I measured the Primare PRE35 with my Audio Precision SYS2722 system, repeating some tests with the magazine's higher-performance APx500 system. Looking first at the analog inputs, the balanced and single-ended line input impedances are specified, respectively, at 30k ohms and 15k ohms. I measured, for the balanced inputs, 29.6k ohms from 20Hz to 20kHz, and for the unbalanced inputs, 14.8k ohms at 20Hz and 1kHz and 13k ohms at 20kHz.
The maximum gain at the balanced outputs was 16.7dB for the balanced inputs and 22.75dB for the single-ended inputs. There are two sets of single-ended outputs, one labeled "Pre1," the other "Line"; I assumed the latter to be a fixed-level passthrough. The maximum gain at the Pre1 output was 16.7dB for the unbalanced inputs and 10.7dB for the balanced inputs. The gain at the fixed-level Line output was close to unity, at –0.1dB. The output impedances were very close to the specified figures, at a relatively low 376 ohms balanced and a lower 94 ohms unbalanced.
All three of the Primare's analog outputs preserved absolute polarity with analog input signals, and the analog input's frequency response featured a very wide bandwidth, flat to 100kHz into both 100k ohms and 600 ohms (fig.1). This graph was taken with a balanced input and output and with the volume control set to its maximum. Both the response and the superb channel matching were identical with the unbalanced input and output and at lower settings of the volume control.

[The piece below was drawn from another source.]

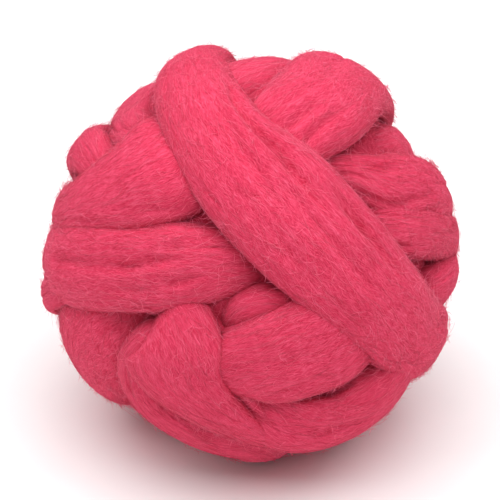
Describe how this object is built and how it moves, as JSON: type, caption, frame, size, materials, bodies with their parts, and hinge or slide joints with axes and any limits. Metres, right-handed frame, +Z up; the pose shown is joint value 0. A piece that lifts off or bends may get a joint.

Channel separation (not shown) was superb, at >120dB in both directions below 3kHz, decreasing to a still excellent 101dB at the top of the audioband. The low-frequency noisefloor (fig.2) was free from any power supply–related spuriae, and random noise was very low in level. Measured with an unbalanced input shorted to ground and the volume control set to its maximum, the Primare's unweighted, wideband signal/noise ratio was a high 78dB in both channels ref. 1V into 100k ohms, improving to 91dB when the measurement bandwidth was restricted to the audioband. Switching an A-weighting filter into circuit further improved the ratio to 93.75dB.
Fig.3 plots the THD+noise percentage against the balanced output level into 100k ohms. The distortion lies below the noisefloor up to 8V, with clipping occurring at 15V. Into the punishing 600 ohm load, the Primare's balanced outputs clipped just above 6V, which is still higher than the level the PRE35 will be required to deliver in practice. The single-ended outputs clipped at 7V. Fig.4 shows how the THD+N of the balanced outputs varies with frequency at 5V. The percentage is very low and doesn't change with frequency into 100k ohms (blue and red traces). Into 600 ohms (green, gray), the THD+N is as low as it was into 100k ohms below 2.5kHz then has a slight rise in the top three octaves. Even so, it remains very low, below 0.0035%.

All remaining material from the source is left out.